I know you're being facetious, I think protobuf is clearly overkill for very many needs.

Nushell seems to build upon what we've learned in the last 30-40 years. Pipes and simple interchange formats work well and are very useful for a lot of use cases. However, experience also shows that very few programs output lines of text that are atomic in nature. Each line represents multiple things and we frequently need to parse them out. That seems like a very common use case that our shell can handle for us.

I like this a lot but why does this have to be a completely new shell? Couldn't this also just be a set of tools that I can use in an existing shell and get the best of both worlds?

The idea of Mario is to use Python objects in your native shell (bash/zsh/fish/etc)


Xonsh seems like a more popular, maintained and viable approach to that:


Xonsh cant handle backgrounding commands.
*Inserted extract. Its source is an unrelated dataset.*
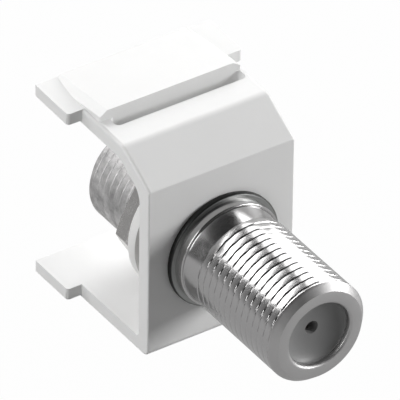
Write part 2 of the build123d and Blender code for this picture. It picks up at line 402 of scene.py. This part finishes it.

For example `sleep 10` followed by a ctrl-z just hangs the shell. It has been this way for a long while.

Xonsh is a whole shell environment though, which isn't what parent wanted. As for popularity, yes, Mario is relatively new. :-)

The GitHub repo looks kinda weird on first glance (>1k commits but <100 stars, virtually no contributors or issues, empty LICENSE file) but yeah it is more of what I thought.

Personally, I'm not very accustomed to Python though, so I find the syntax kinda weird. I'd prefer something that feels more like a standard Un*x tool (like nushell).

This was my take away, as well. Bourne and Bash are everywhere and zsh will be included in macOS updates. I definitely see value in a separate set of text processing tools.